Police records indicated the handgun was registered to a friend of Petropoulos – a Hells Angels associate member – but his licence for it had expired just over a year earlier. When police questioned the friend he told them he had handed the handgun in to police at the Netley station several months after his licence expired. "That was obviously wrong," Mr Edwardson told the court. [The police clowns did not know!] Shortly after Petropoulos was charged, police searched a Mercedes owned by the friend and found a 12mm handgun, silencer and ammunition in a black case under the front seat. The friend was fined $9301 in Whyalla Magistrates Court last August after being convicted of seven charges relating to the incident.

While prosecutor Jane Abbey did not oppose a suspended sentence for Petropoulos in his case, she did request the Glock pistol be forfeited. "Mr Petropoulos is a known member of a motorcycle club and so it's considered important that the order be made," Ms Abbey said. She said his membership of a motorcycle club was not relevant in sentencing, but relevant in the gun forfeiture. "What I say is it shows Your Honour something of the circumstances of which the gun would be in were it to be returned and not forfeited to the Crown," Ms Abbey said.
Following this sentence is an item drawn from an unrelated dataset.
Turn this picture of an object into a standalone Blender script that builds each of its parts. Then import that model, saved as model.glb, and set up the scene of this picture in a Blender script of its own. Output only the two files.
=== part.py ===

Judge Simpson asked if the gun would be returned to Petropoulos's friend if it were not forfeited, to which Ms Abbey replied: "Yes." Judge Simpson asked Ms Abbey if she was suggesting the associate was also a gang member, to which Ms Abbey replied: "Yes, that they both are, yes."

Sentencing Petropoulos on Monday, Judge Simpson said he had a conviction recorded in June 1995 for the same offence, but "otherwise, you have no relevant prior criminal offending". "A sentence of imprisonment is the only penalty that is appropriate," she said. "I impose a sentence of five months in prison. But for your plea of guilty, it would have been a term of six months in prison." "Having regard to the fact that the one previous conviction for similar offending was recorded over 10 years ago . . . it is appropriate to suspend the sentence on your entering into a bond with a condition that you are of good behaviour, that is, you do not break the law for a period of 12 months . . ." Judge Simpson ordered the Glock be forfeited and Petropoulos be disqualified from holding a firearms licence for a year.

In October 1999, Petropoulos and fellow Hells Angels members Faoud "Fred" Chaptini and Peter John Threadgold were each charged with three counts of murder. The charges followed a shootout in Wright St in the city in which three members of the Rebels – Graham Nixon, 33, Sinibaldo Palombi, 35, and Hubert Weston, 32, were killed. Threadgold was arrested just hours after the October 8 shootings while Chaptini and Petropoulos fled. Arrest warrants for three counts of murder and two of attempted murder were subsequently taken out against them. Murder charges against the trio were dropped in Adelaide Magistrates Court in June 2000, after the case against them collapsed when members of the Rebels refused to give evidence.

Premier Mike Rann declined to comment, other than to say he would ask Attorney-General Michael Atkinson to get advice on the matter from the Office of the Director of Public Prosecutions.